§ Your task
Repeat exactly the lines from the start of the material below up to and including the "collar, dish, cover" line.

§ Data section
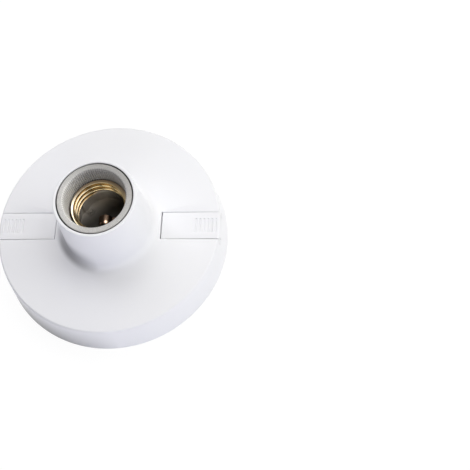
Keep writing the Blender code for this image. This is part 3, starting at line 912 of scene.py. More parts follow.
@dataclass
class BaseMoulding:
    """The white moulding: collar, dish, cover channels, fixing bosses and score lines."""

    palette: Palette
    rim_radius: float = 0.0600
    rim_land: float = 0.0017
    base_height: float = 0.0200
    face_radius: float = 0.0583
    face_rise: float = 0.0006
    face_wall: float = 0.0018
    edge_round: float = 0.0012
    inner_fillet: float = 0.0030
    bore_radius: float = 0.01935
    rear_bore_radius: float = 0.0199
    tube_wall: float = 0.0011
    tube_end: float = 0.0140
    rear_flare: float = 0.0040
    shoulder_height: float = 0.0263
    mouth_height: float = 0.0532
    mouth_outer_radius: float = 0.0210
    collar_foot_radius: float = 0.0230
    flare_radius: float = 0.0044
    lip_round: float = 0.0005
    cover_half_width: float = 0.0074
    cover_thickness: float = 0.0016
    cover_inner_end: float = 0.0280
    cover_end_gap: float = 0.0005
    slide_gap: float = 0.0003
    rear_gap: float = 0.0001
    leg_thickness: float = 0.0010
    lip_thickness: float = 0.0010
    lip_reach: float = 0.0011
    lip_drop: float = 0.0004
    channel_wall: float = 0.0017
    recess_edge: float = 0.00025
    rear_edge: float = 0.0001
    fixing_offset: float = 0.0420
    slot_length: float = 0.0210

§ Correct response
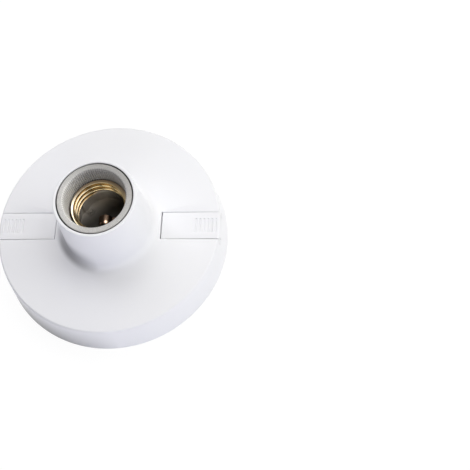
Keep writing the Blender code for this image. This is part 3, starting at line 912 of scene.py. More parts follow.
@dataclass
class BaseMoulding:
    """The white moulding: collar, dish, cover channels, fixing bosses and score lines."""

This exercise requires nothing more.